_Task brief:_ Scan the listing below and copy every line holding "Blender".

_Data supplied:_
++++
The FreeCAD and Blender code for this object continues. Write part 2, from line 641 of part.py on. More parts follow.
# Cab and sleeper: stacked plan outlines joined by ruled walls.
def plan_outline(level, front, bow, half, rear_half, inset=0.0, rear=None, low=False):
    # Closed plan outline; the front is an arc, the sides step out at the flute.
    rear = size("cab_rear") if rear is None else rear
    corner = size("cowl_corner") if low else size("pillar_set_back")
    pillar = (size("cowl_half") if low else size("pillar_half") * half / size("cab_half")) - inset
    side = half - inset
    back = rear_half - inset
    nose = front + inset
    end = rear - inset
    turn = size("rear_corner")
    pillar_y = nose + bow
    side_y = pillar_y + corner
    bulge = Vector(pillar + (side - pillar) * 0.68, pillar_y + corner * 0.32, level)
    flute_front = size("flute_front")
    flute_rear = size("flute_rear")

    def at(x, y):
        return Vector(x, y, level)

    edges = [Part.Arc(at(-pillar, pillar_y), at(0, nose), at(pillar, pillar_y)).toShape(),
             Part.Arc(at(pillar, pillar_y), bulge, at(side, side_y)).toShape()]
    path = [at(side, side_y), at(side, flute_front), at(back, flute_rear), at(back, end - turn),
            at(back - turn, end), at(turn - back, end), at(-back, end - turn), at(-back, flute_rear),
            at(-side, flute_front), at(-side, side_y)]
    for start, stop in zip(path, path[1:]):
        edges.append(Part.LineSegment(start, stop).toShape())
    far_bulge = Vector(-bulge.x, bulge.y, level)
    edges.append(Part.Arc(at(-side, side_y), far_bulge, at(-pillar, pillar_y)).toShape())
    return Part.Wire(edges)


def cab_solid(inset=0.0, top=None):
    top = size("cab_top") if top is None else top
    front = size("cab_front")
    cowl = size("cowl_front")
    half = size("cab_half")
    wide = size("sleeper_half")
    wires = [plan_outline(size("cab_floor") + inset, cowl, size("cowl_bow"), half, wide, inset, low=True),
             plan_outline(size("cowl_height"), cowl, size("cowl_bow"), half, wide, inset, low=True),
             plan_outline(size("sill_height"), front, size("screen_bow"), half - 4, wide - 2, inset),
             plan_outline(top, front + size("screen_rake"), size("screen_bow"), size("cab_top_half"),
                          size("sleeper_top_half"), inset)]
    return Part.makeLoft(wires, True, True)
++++
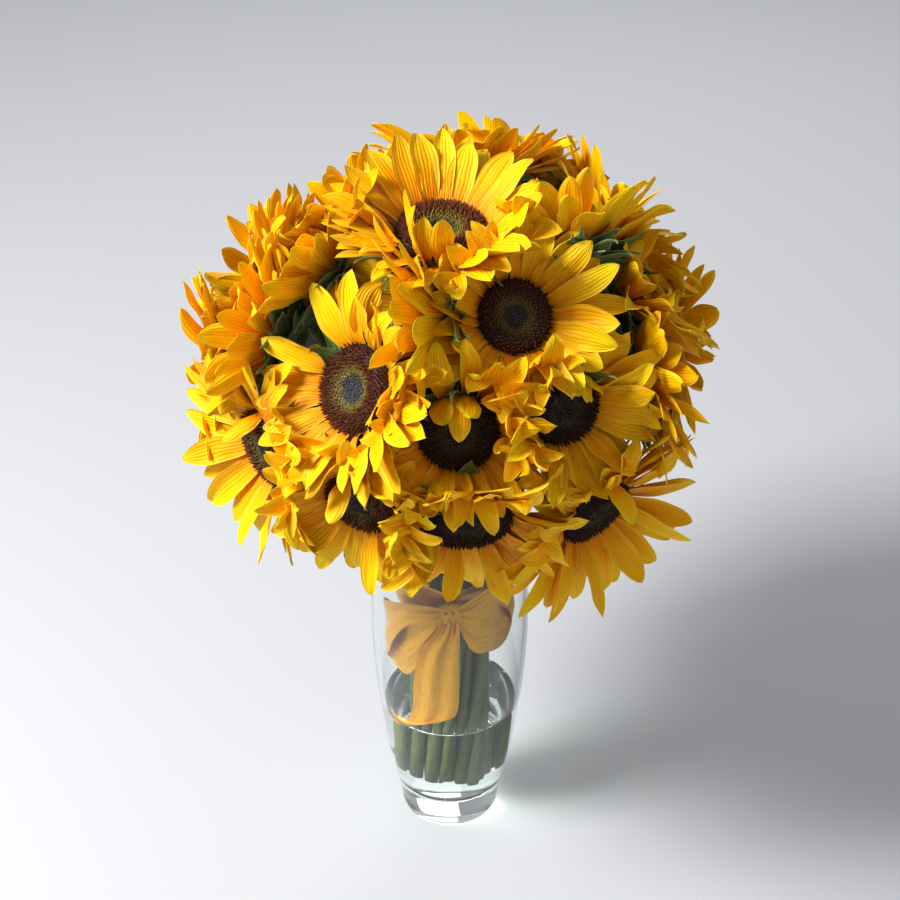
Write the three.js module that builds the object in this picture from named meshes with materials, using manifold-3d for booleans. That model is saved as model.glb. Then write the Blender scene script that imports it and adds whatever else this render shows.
++++
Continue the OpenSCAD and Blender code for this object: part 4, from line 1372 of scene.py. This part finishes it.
++++
_Reply:_
The FreeCAD and Blender code for this object continues. Write part 2, from line 641 of part.py on. More parts follow.
Write the three.js module that builds the object in this picture from named meshes with materials, using manifold-3d for booleans. That model is saved as model.glb. Then write the Blender scene script that imports it and adds whatever else this render shows.
Continue the OpenSCAD and Blender code for this object: part 4, from line 1372 of scene.py. This part finishes it.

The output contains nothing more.